What it shares with the cordless chain saw though is the flexibility it offers as there are no cords to take care of, and if you’ve got the sufficient amount of fuel, you can use it for as long as you need.

Now, if you’re wondering about the cons, as I mentioned before, it emits fumes which can be a problem when exposed to them for a longer period. Furthermore, it’s heavier, so as a result, it’s more difficult to handle thus unsuitable for beginners. And since it’s noisy, you’d also have to wear hearing protection otherwise you risk sustaining hearing damage.

As for the maintenance, considering it operates with fuels, you need to clean it up regularly after every use and before storage.
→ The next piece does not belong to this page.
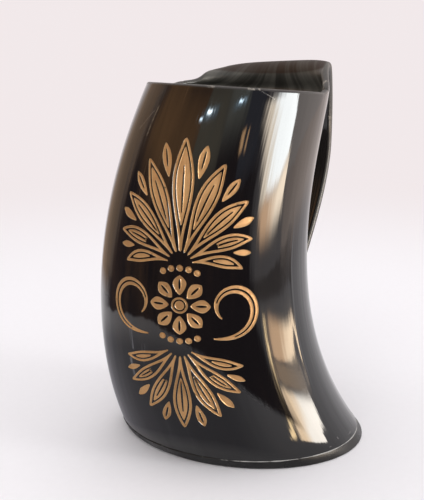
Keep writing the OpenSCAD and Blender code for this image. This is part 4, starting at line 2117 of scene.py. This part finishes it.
@dataclass
class StrapPins:
    """The two pins through the strap's end, with low domed heads."""

    form: HornForm
    strap: StrapForm
    radius: float = 0.0015
    pitch: float = 0.008
    cover: float = 0.0016
    proud: float = 0.0003
    point: float = 0.0004
    sides: int = 36
    sharp: float = 50.0
    head: tuple[Pair, ...] = (
        (1.0, 0.00028), (0.93, 0.00014), (0.75, 0.00005), (0.45, 0.00001))

    def pin(self, at: float) -> tuple[Array, list[Face]]:
        """One pin.

        Args:
            at: Where it stands between the two pins' places, from -0.5 to 0.5.

        Returns:
            Its points and faces.
        """
        middle = self.strap.lap_height - self.strap.lap_length / 2
        share = (middle + at * self.pitch) / self.form.rim_height
        depth = float(self.form.wall_at(share)) - self.cover
        length = self.strap.lap_glue + self.strap.thick + self.proud
        up = self.form.wall_up(0.0, share)
        out = unit(np.array([up[2], 0.0, -up[0]]))
        side = np.array([0.0, 1.0, 0.0])
        profile = [(0.7, -depth), (1.0, self.point - depth)]
        profile += [(size, length - below) for size, below in self.head]
        base = self.form.wall_point(0.0, share)
        turn = np.linspace(0, 2 * math.pi, self.sides, endpoint=False)[:, None]
        circle = np.cos(turn) * side + np.sin(turn) * np.cross(out, side)
        rings = [base + out * reach + self.radius * size * circle for size, reach in profile]
        return capped(rings, base - out * depth, base + out * length)

    def build(self) -> None:
        """Build and dress both pins."""
        (low, faces), (high, more) = self.pin(-0.5), self.pin(0.5)
        faces = faces + [tuple(len(low) + i for i in face) for face in more]
        piece = solid("pin_heads", np.vstack([low, high]), faces, self.sharp)
        dress(piece, PinHorn().material(), Slot.PIN, "strap_pins")


# --------------------------------------------------------------------- studio

LIFTED = 0.0008


@dataclass(frozen=True)
class Lamp:
    """A soft rectangular lamp that looks at the cup. Metres and degrees."""

    name: str
    heading: float
    elevation: float
    distance: float
    width: float
    height: float
    radiance: float
    colour: Colour
    aim: Triple = (-0.02, -0.01, 0.085)

    def place(self) -> None:
        """Set up the lamp. The polish mirrors the cards instead of it."""
        light = bpy.data.lights.new(self.name, "AREA")
        light.shape = "RECTANGLE"
        light.size, light.size_y = self.width, self.height
        light.color = self.colour
        light.energy = self.radiance * math.pi * self.width * self.height
        rise = math.radians(self.elevation)
        way = Vector((*(math.cos(rise) * ray(self.heading)), math.sin(rise)))
        lamp = linked(self.name, light)
        lamp.location = Vector(self.aim) + self.distance * way
        lamp.rotation_euler = way.to_track_quat("Z", "Y").to_euler()
        lamp.visible_glossy = False


def refined(grid: Array, count: int, axis: int) -> Array:
    """Spread points evenly between a grid's points.

    Args:
        grid: The grid.
        count: How many points it gets along the axis.
        axis: The axis.

    Returns:
        The finer grid.
    """
    known = np.arange(grid.shape[axis])
    wanted = np.linspace(0, known[-1], count)
    return np.apply_along_axis(lambda line: np.interp(wanted, known, line), axis, grid)


@dataclass(frozen=True)
class Card:
    """A reflector or a flag that only the polish mirrors: it isn't seen, and it lights nothing.

    It fades over its soft sides (left, right, low, high), which are shares of its
    size. Where its brightness differs at the right, change says from where to where
    along its width it changes.
    """

    name: str
    rows: Array
    radiance: Colour
    soft: Sides
    right: Colour | None = None
    change: Pair = (0.0, 1.0)
    share: float = 1.0
    steps: int = 40

    def cover(self) -> Array:
        """How much the card covers: all of it inside, fading over its soft sides.

        Returns:
            The share at each point.
        """
        u, v = np.meshgrid(np.linspace(0, 1, self.steps), np.linspace(0, 1, self.steps))
        cover = np.full_like(u, self.share)
        for share, soft in zip((u, 1 - u, v, 1 - v), self.soft):
            if soft > 0:
                cover = cover * smooth(share / soft)
        return cover

    def material(self) -> bpy.types.Material:
        """Write the card's glow, which is clear where the card fades.

        Returns:
            The material.
        """
        t = ShaderTree(self.name)
        right = self.right or self.radiance
        strength = max(*self.radiance, *right)
        ends = (tuple(c / strength for c in colour) for colour in (self.radiance, right))
        colour = t.mixed(*ends, t.share("across").ramped(*self.change))
        glow = t.value("ShaderNodeEmission", {}, {"Color": colour, "Strength": strength})
        return t.blended(t.share("cover"), t.value("ShaderNodeBsdfTransparent", {}, {}), glow)

    def place(self) -> None:
        """Set up the card."""
        n = self.steps
        points = refined(refined(self.rows, n, 1), n, 0).reshape(-1, 3)
        faces = [(r * n + c, r * n + c + 1, (r + 1) * n + c + 1, (r + 1) * n + c)
                 for r in range(n - 1) for c in range(n - 1)]
        mesh = bpy.data.meshes.new(self.name)
        mesh.from_pydata(points.tolist(), [], faces)
        write(mesh, "cover", self.cover().ravel())
        write(mesh, "across", np.tile(np.linspace(0, 1, n), n))
        mesh.materials.append(self.material())
        card = linked(self.name, mesh)
        for kind in ("camera", "diffuse", "transmission", "volume_scatter", "shadow"):
            setattr(card, "visible_" + kind, False)


def ring_rows(headings: Any, *levels: tuple[Any, float]) -> Array:
    """Rows of points round the cup, each row at its own distance and height."""
    across, along = ray(np.array(headings, float)).T
    return np.stack([stacked(reach * across, reach * along, height) for reach, height in levels])


def upright(low: Triple, high: Triple,
            reach: float) -> Array:
    """An upright card's rows, round the cup.

    Args:
        low: Its lower edge: from which heading to which, and how high as seen from
            the cup's middle.
        high: Its upper edge, likewise.
        reach: Its distance.

    Returns:
        The rows.
    """
    middle, count = 0.085, 12
    return np.concatenate([
        ring_rows(np.linspace(start, end, count),
                  (reach, middle + reach * math.tan(math.radians(rise))))
        for start, end, rise in (low, high)])


def level(*edges: Any) -> Array:
    """A card's rows just above the ground, from each row's left and right end."""
    return np.array([[(*end, LIFTED) for end in row] for row in edges])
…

Once the chainsaw ages, the pull start with a cord could become more difficult as well.

Chainsaw Safety

No matter whether you choose the lightweight battery powered chainsaw, the electric or the heavy gas-powered, safety should be your priority because it’s a power tool after all. As soon as you get your ideal saw remember to carefully read the manual from the manufacturer and get yourself some protective equipment in the likes of safety work gloves and goggles.

If you’re worried about your legs and feet too, I’d suggest acquiring leg chaps and steel toe work boots. Though not necessary to do it every day, remember to check in on the blades often and keep them sharp with the right type of chainsaw sharpener.

It might not seem as that important of a maintenance chore, yet working with a chainsaw with dull blades is dangerous given that it can cause burning. Remember, safety first!